Parents want to regulate and discipline the mobile use of children. So many articles are being churned out with repertoires of tips and routines which promise to curb appetite for screen time. Parents refer to them. But, do they help? Of course, they help somebody. They help somebody who has some serious goals or passions to follow. They help somebody who takes seriously the adverse effects of spending too much time in front of the screen, somebody who is health conscious and wants to preserve the quality of their intellectual, physical, and emotional life. But what about an adolescent?Health consciousness, serious goals, passions, etc are yet to take shape in the life of an adolescent. He is yet to amass the necessary cognitive stamina to focus on a goal for a better future. The regions of his brain which regulate goal-directed behavior and rational/judgmental thinking---cortical regions-- are yet to develop. His cortical regions will not mature until he reaches 20 years. His brain is regulated by the functions of limbic brain regions— which process any incoming information for its emotional content and not for rational significance. He can react only emotionally to his impulses and cravings. He is pre-programmed to gravitate towards and absorbed by all that is capable of squirting dopamine in the pleasure centers of his brain.
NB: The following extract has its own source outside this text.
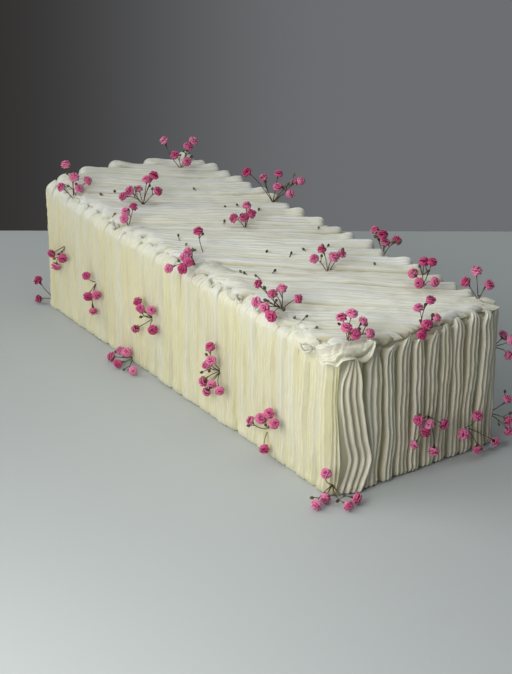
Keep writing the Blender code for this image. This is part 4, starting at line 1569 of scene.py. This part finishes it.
@dataclass
class Studio:
    """A plain pale floor, grey surroundings, the camera and three lights.

    The key is a large soft light before the front wall, towards its far end. The window is a small panel
    before the near front corner, whose light grazes the near end, and the overhead light is broad and weak.
    """

    eye: tuple = (0.9060, -0.6355, 0.5430)
    azimuth: float = 54.88
    pitch: float = 25.07
    roll: float = 0.12
    lens: float = 92.1
    sensor: float = 36.0
    floor_far: float = 0.268
    floor_reach: float = 1.6
    key_watts: float = 43.0
    key_direction: tuple = (-0.67, -0.74)
    key_elevation: float = 33.0
    key_distance: float = 3.5
    key_size: float = 2.3
    window_watts: float = 2.55
    window_place: tuple = (0.30, -0.55, 0.34)
    window_aim: tuple = (0.15, -0.03, 0.05)
    window_size: float = 0.4
    overhead: Lamp = Lamp("overhead", (0.1, 0.0, 1.6), UP, 1.6, 6.3, (0.95, 0.98, 1.0))
    wall_left: tuple = (0.033, 0.031, 0.030)
    wall_right: tuple = (0.150, 0.156, 0.165)
    ground: tuple = (0.222, 0.242, 0.241)
    ground_far: tuple = (0.04, 0.04, 0.04)
    above: tuple = (0.09, 0.095, 0.10)

    def axes(self) -> tuple[Vector, Vector, Vector]:
        """Work out the camera's directions.

        Returns:
            Its right, up and back.
        """
        a, e, r = (math.radians(angle) for angle in (self.azimuth, self.pitch, self.roll))
        back = Vector((math.sin(a) * math.cos(e), -math.cos(a) * math.cos(e), math.sin(e)))
        right = Vector((math.cos(a), math.sin(a), 0.0))
        up = back.cross(right)
        return right * math.cos(r) + up * math.sin(r), up * math.cos(r) - right * math.sin(r), back

    def place_camera(self) -> None:
        """Put the camera at the photograph's place."""
        data = bpy.data.cameras.new("camera")
        data.sensor_width, data.lens = self.sensor, self.lens
        data.clip_start, data.clip_end = 0.01, 20.0
        camera = bpy.data.objects.new("camera", data)
        bpy.context.scene.collection.objects.link(camera)
        turn = Matrix(self.axes()).transposed().to_4x4()
        camera.matrix_world = Matrix.Translation(Vector(self.eye)) @ turn
        bpy.context.scene.camera = camera

    def place_lights(self) -> None:
        """Hang the three lights."""
        level = math.radians(self.key_elevation)
        flat = Vector((*self.key_direction, 0)).normalized()
        way = flat * math.cos(level) + Vector((0, 0, math.sin(level)))
        middle, window = Vector((0, 0, 0.05)), Vector(self.window_place)
        Lamp("key", middle + way * self.key_distance, way, self.key_size, self.key_watts).hang()
        Lamp("window", window, window - Vector(self.window_aim), self.window_size, self.window_watts).hang()
        self.overhead.hang()

    def lay_floor(self) -> None:
        """Lay a flat floor whose far edge lies square to the view, a little behind the cake."""
        right, _, back = self.axes()
        ahead = -Vector((back.x, back.y, 0)).normalized()
        side = Vector((right.x, right.y, 0)).normalized()
        corners = [side * x * self.floor_reach + ahead * y for x, y in (
            (-1, -self.floor_reach), (1, -self.floor_reach), (1, self.floor_far), (-1, self.floor_far))]
        points = np.array([(*corner.xy, 0.0) for corner in corners])
        finish = FloorFinish("pale_floor").make()
        put_mesh("floor", finish, points, np.array([[0, 1, 2, 3]]), NO_TRIANGLES)

    def set_world(self) -> None:
        """Set grey surroundings: darker to the left of the cake's far end, and as pale as the floor below."""
        world = bpy.data.worlds.new("studio")
        bpy.context.scene.world = world
        world.use_nodes = True
        bench = Bench(world.node_tree)
        way = bench.node("ShaderNodeTexCoord", output="Generated")
        right, _, back = self.axes()
        across, before = (bench.node("ShaderNodeVectorMath", {"operation": "DOT_PRODUCT"},
                                     {0: way, 1: tuple(axis)}, output="Value") for axis in (right, back))
        up = bench.part(way, 2)
        wall = bench.mix(bench.ramp(across, -0.16, 0.06), rgba(self.wall_left), rgba(self.wall_right))
        low = bench.mix(bench.ramp(up, -0.30, -0.12), rgba(self.ground), rgba(self.ground_far))
        room = bench.mix(bench.ramp(before, -0.3, 0.5), wall, low)
        sky = bench.mix(bench.ramp(up, -0.05, 0.5), room, rgba(self.above))
        bench.feed(world.node_tree.nodes["Background"].inputs["Color"], sky)

    def build(self) -> None:
        """Set up the whole studio."""
        self.place_camera()
        self.place_lights()
        self.lay_floor()
        self.set_world()
        bpy.context.scene.view_settings.view_transform = "Standard"


def icing_tree() -> BVHTree:
    """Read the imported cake's surface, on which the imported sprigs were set.

    Returns:
        A tree of its faces.
    """
    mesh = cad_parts["cake"].data
    places = np.empty(len(mesh.vertices) * 3, dtype=np.float32)
    mesh.vertices.foreach_get("co", places)
    faces = [tuple(face.vertices) for face in mesh.polygons]
    return BVHTree.FromPolygons(places.reshape(-1, 3).tolist(), faces)


def hand_over(thing: bpy.types.Object, slot: str, *nodes: str) -> None:
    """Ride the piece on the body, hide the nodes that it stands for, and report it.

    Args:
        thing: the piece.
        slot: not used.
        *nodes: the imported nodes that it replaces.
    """
    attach(thing, BODY)
    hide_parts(*nodes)
    log.info("%s: %d triangles", thing.name, sum(len(face.vertices) - 2 for face in thing.data.polygons))


def main() -> None:
    """Build the studio, the icing and the sprigs in order."""
    logging.basicConfig(level=logging.INFO, format="%(message)s")
    Studio().build()
    loaf = Loaf()
    # Painted light: copies of one buttercream. The walls' cream is yellower for bounce light and the top's
    # whiter for sky light and sheen; the near end's paler cream, with stronger painted gap shade, is the
    # shaded copy; the frill's warmer top stands in for its yellow-olive shading.
    wall_cream = IcingFinish("cream_walls").make()
    shaded_end_cream = IcingFinish("cream_ends_shaded", wall=(0.765, 0.72, 0.565), streak=(0.80, 0.775, 0.665),
                            gap_shade=0.65).make()
    top_cream = IcingFinish("cream_top", gap_shade=0.6, gap_shade_low=1.0, gap_shade_high=3.6).make()
    frill_cream = IcingFinish("cream_frill", top=(0.74, 0.72, 0.555), top_streak=(0.755, 0.75, 0.63)).make()
    rim_cream = IcingFinish("cream_rim", gap_shade=0.3, gap_shade_low=2.0).make()
    wall_nozzle = Nozzle(0.55, 0.0016, 0.0022, 0.0060)
    for side in (Side.FRONT, Side.NEAR, Side.BACK, Side.FAR):
        if side is Side.NEAR:
            icing_wall = WallIcing(loaf, side, Nozzle(0.55, 0.0028, 0.0032, 0.0072, 0.75), overlap=0.985)
            hand_over(icing_wall.build(shaded_end_cream), "icing", "cake")
        else:
            hand_over(WallIcing(loaf, side, wall_nozzle, overlap=1.03).build(wall_cream), "icing", "cake")
    hand_over(TopIcing(loaf).build(top_cream), "icing", "cake")
    hand_over(Crumb(loaf).build(wall_cream), "icing", "cake")
    hand_over(Frill().build(frill_cream), "icing", "cake")
    hand_over(LooseStrokes("icing_rim", RIM_STROKES + rim_lumps(loaf)).build(rim_cream), "icing", "cake")
    sprigs = Sprigs(icing_tree())
    sprigs.plan()
    hand_over(sprigs.build_blossoms(PetalFinish("pink_petals").make()), "blossoms", *SPRIGS)
    hand_over(sprigs.build_stems(TwigFinish("brown_stems").make()), "blossoms", *SPRIGS)
    buds = TwigFinish("green_buds", light=(0.20, 0.17, 0.075), dark=(0.045, 0.040, 0.022)).make()
    hand_over(sprigs.build_buds(buds), "blossoms", *SPRIGS)


if __name__ == "__main__":
    main()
In other words, a state of addiction is unavoidable when your adolescent comes to know that there are ample applications in the mobile capable of feeding his brain’s craving for pleasure and excitement. Never blame your adolescent. We cannot snatch it away from the adolescent. Also, even if parents are setting a good example for their smartphone use, it need not have an impact on adolescents' tech behavior. The social learning theory of Bandura seems to be not working here. Because the “rewarding” experience an adolescent derives from the applications of smartphones is intermittent and extremely compelling. All the psychological needs of adolescents can have at least a vicarious satisfaction when there is a smartphone within his reach. Youth’s need for love, relationship, novelty, socialization, sexual stimulation, adventure, entertainment --all can be readily satisfied with simple-soft-smart-touches on their screens. It will not be a hyperbole if we say applications in the mobile exploit their physiological and psychological drives. That much powerful it is.

A wicked problem 
Teachers and parents nod their heads in agreement when we mention about building a culture of relating to the smart-phone so that the device will not end up controlling the adolescent. But they don't know how to actualize it. In this era of technology revolution and knowledge explosion what should be the "contours" and "contents" of the culture which will promise rational use of the smartphone by youngsters? This seems to be a "wicked problem". A wicked problem is "a problem that is difficult or impossible to solve because of incomplete, contradictory and changing requirements that are often difficult to recognize. It refers to an idea or problem that cannot be fixed, where there is no single solution to the problem; and "wicked" denotes resistance to resolution, rather than evil" Introducing detoxifying schedules into family rules is one of the effective ways. But it needs to be strictly observed and there must be a consensus among the family members about the importance of it. And the duration of detoxification must be strong enough to combat the compulsiveness of young brains.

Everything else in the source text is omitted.